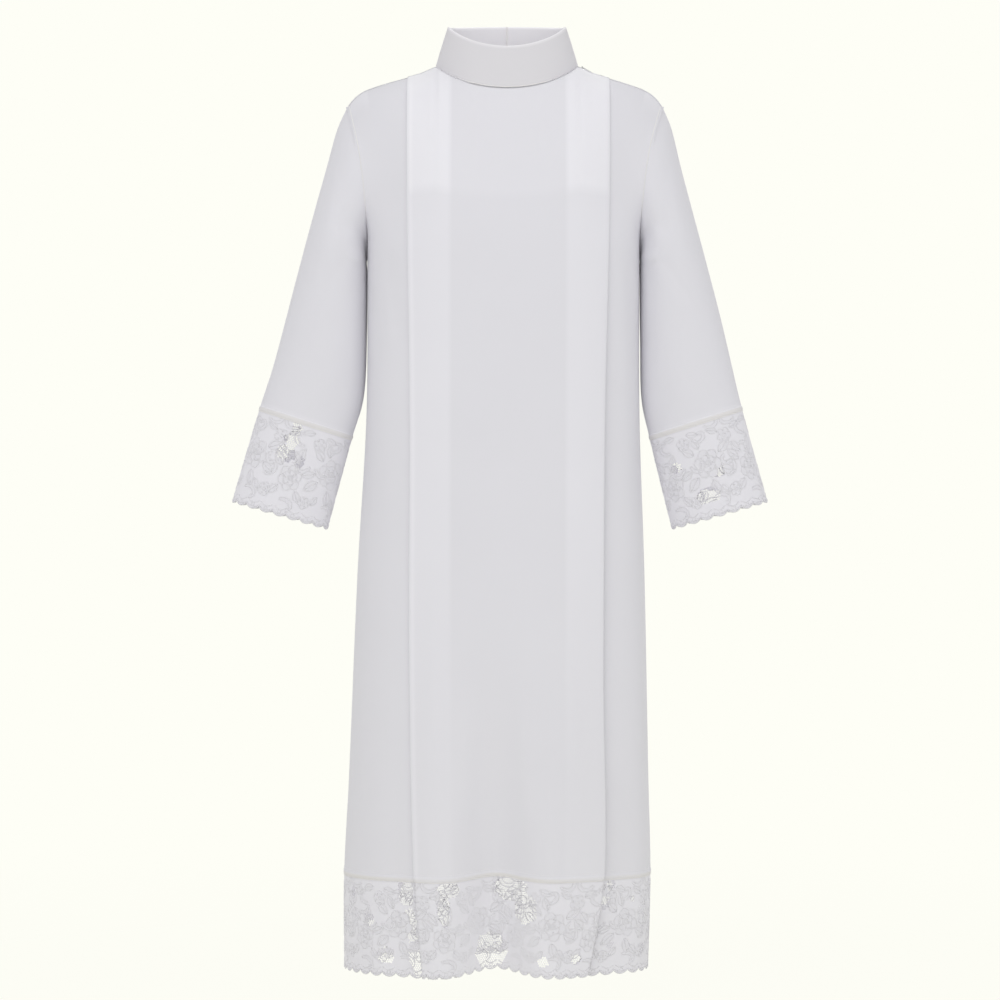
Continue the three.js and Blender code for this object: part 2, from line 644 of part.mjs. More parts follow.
const zipEnd = new THREE.Group();
const drop = shoulderZ(SLIDER.x - SLIDER.far) - shoulderZ(SLIDER.x + SLIDER.far);
const slope = Math.atan(drop / (2 * SLIDER.far));
zipEnd.position.set(SLIDER.x, 0, shoulderZ(SLIDER.x));
zipEnd.rotation.y = slope;
alb.add(zipEnd);

function addToZip(name, solid) {
  const mesh = add(name, geometryOf(solid), METAL_COLOUR, 0.35, 0.8);
  zipEnd.add(mesh);
  return mesh;
}

const lug = block(LUG.back - LUG.reach, LUG.back + LUG.reach, LUG.half, SLIDER.top - 1, LUG.top);
const slider = block(SLIDER.near, SLIDER.far, SLIDER.half, SLIDER.bottom, SLIDER.top)
  .add(lug)
  .add(roundBar(PIN.radius, PIN.half, LUG.back, PIN.height));
addToZip("zip_slider", slider);

const fork = roundBar(PULL.eye, PULL.half, 0, 0).add(
  block(0, PULL.neck + 0.5, PULL.half, -PULL.plate / 2, PULL.plate / 2),
);
const round = new THREE.CylinderGeometry(PULL.half, PULL.half, PULL.plate, 16).rotateX(Math.PI / 2);
const pull = fork
  .subtract(block(-PULL.eye - 1, PULL.neck, LUG.half + 0.3, -PULL.eye - 1, PULL.eye + 1))
  .subtract(roundBar(PULL.bore, PULL.half + 1, 0, 0))
  .add(block(PULL.neck, PULL.length - PULL.half, PULL.half, -PULL.plate / 2, PULL.plate / 2))
  .add(solidOf(round.translate(PULL.length - PULL.half, 0, 0)))
  .subtract(block(PULL_SLOT.from, PULL_SLOT.to, PULL_SLOT.half, -PULL.plate, PULL.plate));
const pullMesh = addToZip("zip_pull", pull);
pullMesh.position.set(LUG.back, 0, PIN.height);
pullMesh.rotation.y = (PULL.lie * Math.PI) / 180;

export default alb;
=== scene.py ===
"""The looks of an alb: white cloth, lace at hem and cuffs, a stand collar and a shoulder zip.

Sizes are in millimetres and turn to metres when a mesh is made. The front faces -Y, +X is the
wearer's left, and a level is the distance down from the collar's foot.
"""
import logging
import math
from contextlib import contextmanager
from dataclasses import dataclass, field
from enum import Enum
from typing import Iterable, Iterator, Sequence

import bmesh
import bpy
import numpy as np
from mathutils import Matrix, Vector


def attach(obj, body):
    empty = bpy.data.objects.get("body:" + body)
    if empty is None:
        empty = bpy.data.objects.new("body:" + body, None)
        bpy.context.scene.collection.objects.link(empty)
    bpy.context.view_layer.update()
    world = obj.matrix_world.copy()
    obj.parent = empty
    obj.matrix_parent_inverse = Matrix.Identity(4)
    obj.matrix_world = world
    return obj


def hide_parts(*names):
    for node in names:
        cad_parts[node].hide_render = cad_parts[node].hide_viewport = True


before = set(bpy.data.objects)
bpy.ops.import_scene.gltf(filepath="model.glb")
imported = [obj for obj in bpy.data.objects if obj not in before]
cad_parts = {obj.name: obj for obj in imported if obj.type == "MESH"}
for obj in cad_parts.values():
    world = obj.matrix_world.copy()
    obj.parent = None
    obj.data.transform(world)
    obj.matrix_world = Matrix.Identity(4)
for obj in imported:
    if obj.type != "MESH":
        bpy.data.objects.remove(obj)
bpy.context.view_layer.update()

LOG = logging.getLogger("alb")
MM = 0.001
GARMENT = "garment"
PULL_TAB = "pull_tab"
UV_NAME = "cloth"
Array = np.ndarray
Piece = bpy.types.Object
Socket = bpy.types.NodeSocket
Material = bpy.types.Material


class Hand(Enum):
    """The wearer's side."""

    LEFT = 1
    RIGHT = -1


class Face(Enum):
    """The front or the back of the body."""

    FRONT = "front"
    BACK = "back"


class Slot(Enum):
    """The record's material slots."""

    CLOTH = "robe_cloth"
    LACE = "lace"
    TAPE = "zip_tape"
    TEETH = "zip_teeth"
    METAL = "zip_metal"


def mix(a: Array | float, b: Array | float, f: Array | float) -> Array | float:
    """The value a share f of the way from a to b."""
    return a + (b - a) * f


def smooth(low: float, high: float, value: Array | float) -> Array | float:
    """0 below low, 1 above high, and a soft step between them."""
    f = np.clip((value - low) / (high - low), 0.0, 1.0)
    return f * f * (3 - 2 * f)


def unit(vectors: Array) -> Array:
    """The vectors at length 1."""
    return vectors / np.maximum(np.linalg.norm(vectors, axis=-1, keepdims=True), 1e-9)


def matched(*values: Array | float) -> Sequence[Array]:
    """The values as arrays of one shape."""
    return np.broadcast_arrays(*(np.asarray(value, float) for value in values))


def running(steps: Array) -> Array:
    """The sum of the steps up to each place, from 0."""
    return np.concatenate([[0.0], np.cumsum(steps)])


def runs(line: Array, inside: Array) -> list[Array]:
    """The stretches of a line whose points are inside, of two points or more.

    Args:
        line: the line's points.
        inside: whether each point is inside.

    Returns:
        The points of each stretch.
    """
    edges = np.flatnonzero(np.diff(inside.astype(int))) + 1
    parts = zip(np.split(line, edges), np.split(inside, edges))
    return [part for part, keep in parts if keep[0] and len(part) > 1]


@dataclass(frozen=True)
class Table:
    """A short table of sizes. Its first column is the key, and a smooth curve joins its rows."""

    names: tuple[str, ...]
    rows: tuple[tuple[float, ...], ...]

    def at(self, name: str, key: Array | float) -> Array:
        """A column's value between the rows.

        Args:
            name: the column.
            key: where to read it, as values of the first column.

        Returns:
            The values at those keys.
        """
        keys = np.array([row[0] for row in self.rows], float)
        column = np.array([row[self.names.index(name)] for row in self.rows], float)
        before = np.maximum(np.arange(len(keys)) - 1, 0)
        after = np.minimum(np.arange(len(keys)) + 1, len(keys) - 1)
        slope = (column[after] - column[before]) / (keys[after] - keys[before])
        place = np.clip(np.asarray(key, float), keys[0], keys[-1])
        i = np.clip(np.searchsorted(keys, place) - 1, 0, len(keys) - 2)
        step = keys[i + 1] - keys[i]
        f = (place - keys[i]) / step
        f2, f3 = f * f, f * f * f
        return (
            (2 * f3 - 3 * f2 + 1) * column[i]
            + (f3 - 2 * f2 + f) * step * slope[i]
            + (3 * f2 - 2 * f3) * column[i + 1]
            + (f3 - f2) * step * slope[i + 1]
        )

    def row_at(self, key: Array | float) -> list[Array]:
        """The values of all columns after the first one."""
        return [self.at(name, key) for name in self.names[1:]]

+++

▶ _THE TASK_: Extract all of the data shown above without alteration.

▶ _FULL SOLUTION_:
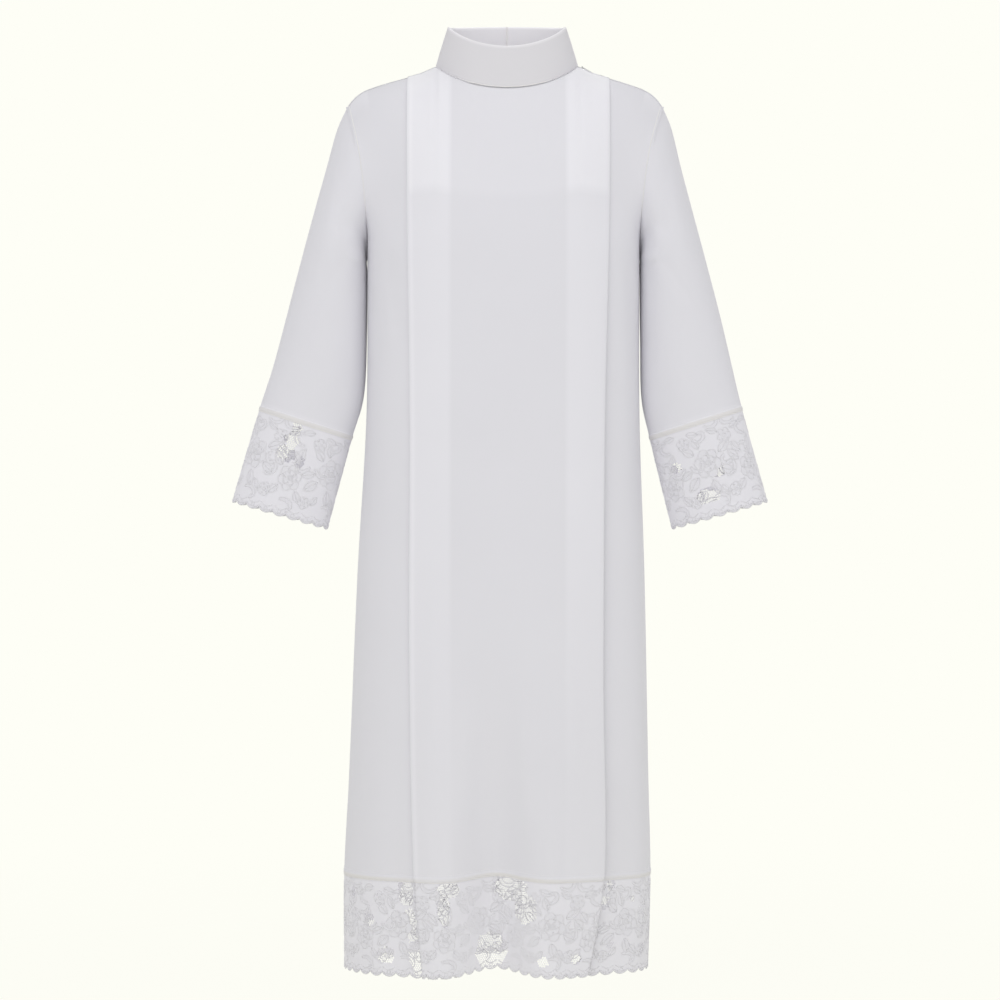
Continue the three.js and Blender code for this object: part 2, from line 644 of part.mjs. More parts follow.
const zipEnd = new THREE.Group();
const drop = shoulderZ(SLIDER.x - SLIDER.far) - shoulderZ(SLIDER.x + SLIDER.far);
const slope = Math.atan(drop / (2 * SLIDER.far));
zipEnd.position.set(SLIDER.x, 0, shoulderZ(SLIDER.x));
zipEnd.rotation.y = slope;
alb.add(zipEnd);

function addToZip(name, solid) {
  const mesh = add(name, geometryOf(solid), METAL_COLOUR, 0.35, 0.8);
  zipEnd.add(mesh);
  return mesh;
}

const lug = block(LUG.back - LUG.reach, LUG.back + LUG.reach, LUG.half, SLIDER.top - 1, LUG.top);
const slider = block(SLIDER.near, SLIDER.far, SLIDER.half, SLIDER.bottom, SLIDER.top)
  .add(lug)
  .add(roundBar(PIN.radius, PIN.half, LUG.back, PIN.height));
addToZip("zip_slider", slider);

const fork = roundBar(PULL.eye, PULL.half, 0, 0).add(
  block(0, PULL.neck + 0.5, PULL.half, -PULL.plate / 2, PULL.plate / 2),
);
const round = new THREE.CylinderGeometry(PULL.half, PULL.half, PULL.plate, 16).rotateX(Math.PI / 2);
const pull = fork
  .subtract(block(-PULL.eye - 1, PULL.neck, LUG.half + 0.3, -PULL.eye - 1, PULL.eye + 1))
  .subtract(roundBar(PULL.bore, PULL.half + 1, 0, 0))
  .add(block(PULL.neck, PULL.length - PULL.half, PULL.half, -PULL.plate / 2, PULL.plate / 2))
  .add(solidOf(round.translate(PULL.length - PULL.half, 0, 0)))
  .subtract(block(PULL_SLOT.from, PULL_SLOT.to, PULL_SLOT.half, -PULL.plate, PULL.plate));
const pullMesh = addToZip("zip_pull", pull);
pullMesh.position.set(LUG.back, 0, PIN.height);
pullMesh.rotation.y = (PULL.lie * Math.PI) / 180;

export default alb;
=== scene.py ===
"""The looks of an alb: white cloth, lace at hem and cuffs, a stand collar and a shoulder zip.

Sizes are in millimetres and turn to metres when a mesh is made. The front faces -Y, +X is the
wearer's left, and a level is the distance down from the collar's foot.
"""
import logging
import math
from contextlib import contextmanager
from dataclasses import dataclass, field
from enum import Enum
from typing import Iterable, Iterator, Sequence

import bmesh
import bpy
import numpy as np
from mathutils import Matrix, Vector


def attach(obj, body):
    empty = bpy.data.objects.get("body:" + body)
    if empty is None:
        empty = bpy.data.objects.new("body:" + body, None)
        bpy.context.scene.collection.objects.link(empty)
    bpy.context.view_layer.update()
    world = obj.matrix_world.copy()
    obj.parent = empty
    obj.matrix_parent_inverse = Matrix.Identity(4)
    obj.matrix_world = world
    return obj


def hide_parts(*names):
    for node in names:
        cad_parts[node].hide_render = cad_parts[node].hide_viewport = True


before = set(bpy.data.objects)
bpy.ops.import_scene.gltf(filepath="model.glb")
imported = [obj for obj in bpy.data.objects if obj not in before]
cad_parts = {obj.name: obj for obj in imported if obj.type == "MESH"}
for obj in cad_parts.values():
    world = obj.matrix_world.copy()
    obj.parent = None
    obj.data.transform(world)
    obj.matrix_world = Matrix.Identity(4)
for obj in imported:
    if obj.type != "MESH":
        bpy.data.objects.remove(obj)
bpy.context.view_layer.update()

LOG = logging.getLogger("alb")
MM = 0.001
GARMENT = "garment"
PULL_TAB = "pull_tab"
UV_NAME = "cloth"
Array = np.ndarray
Piece = bpy.types.Object
Socket = bpy.types.NodeSocket
Material = bpy.types.Material


class Hand(Enum):
    """The wearer's side."""

    LEFT = 1
    RIGHT = -1


class Face(Enum):
    """The front or the back of the body."""

    FRONT = "front"
    BACK = "back"


class Slot(Enum):
    """The record's material slots."""

    CLOTH = "robe_cloth"
    LACE = "lace"
    TAPE = "zip_tape"
    TEETH = "zip_teeth"
    METAL = "zip_metal"


def mix(a: Array | float, b: Array | float, f: Array | float) -> Array | float:
    """The value a share f of the way from a to b."""
    return a + (b - a) * f


def smooth(low: float, high: float, value: Array | float) -> Array | float:
    """0 below low, 1 above high, and a soft step between them."""
    f = np.clip((value - low) / (high - low), 0.0, 1.0)
    return f * f * (3 - 2 * f)


def unit(vectors: Array) -> Array:
    """The vectors at length 1."""
    return vectors / np.maximum(np.linalg.norm(vectors, axis=-1, keepdims=True), 1e-9)


def matched(*values: Array | float) -> Sequence[Array]:
    """The values as arrays of one shape."""
    return np.broadcast_arrays(*(np.asarray(value, float) for value in values))


def running(steps: Array) -> Array:
    """The sum of the steps up to each place, from 0."""
    return np.concatenate([[0.0], np.cumsum(steps)])


def runs(line: Array, inside: Array) -> list[Array]:
    """The stretches of a line whose points are inside, of two points or more.

    Args:
        line: the line's points.
        inside: whether each point is inside.

    Returns:
        The points of each stretch.
    """
    edges = np.flatnonzero(np.diff(inside.astype(int))) + 1
    parts = zip(np.split(line, edges), np.split(inside, edges))
    return [part for part, keep in parts if keep[0] and len(part) > 1]


@dataclass(frozen=True)
class Table:
    """A short table of sizes. Its first column is the key, and a smooth curve joins its rows."""

    names: tuple[str, ...]
    rows: tuple[tuple[float, ...], ...]

    def at(self, name: str, key: Array | float) -> Array:
        """A column's value between the rows.

        Args:
            name: the column.
            key: where to read it, as values of the first column.

        Returns:
            The values at those keys.
        """
        keys = np.array([row[0] for row in self.rows], float)
        column = np.array([row[self.names.index(name)] for row in self.rows], float)
        before = np.maximum(np.arange(len(keys)) - 1, 0)
        after = np.minimum(np.arange(len(keys)) + 1, len(keys) - 1)
        slope = (column[after] - column[before]) / (keys[after] - keys[before])
        place = np.clip(np.asarray(key, float), keys[0], keys[-1])
        i = np.clip(np.searchsorted(keys, place) - 1, 0, len(keys) - 2)
        step = keys[i + 1] - keys[i]
        f = (place - keys[i]) / step
        f2, f3 = f * f, f * f * f
        return (
            (2 * f3 - 3 * f2 + 1) * column[i]
            + (f3 - 2 * f2 + f) * step * slope[i]
            + (3 * f2 - 2 * f3) * column[i + 1]
            + (f3 - f2) * step * slope[i + 1]
        )

    def row_at(self, key: Array | float) -> list[Array]:
        """The values of all columns after the first one."""
        return [self.at(name, key) for name in self.names[1:]]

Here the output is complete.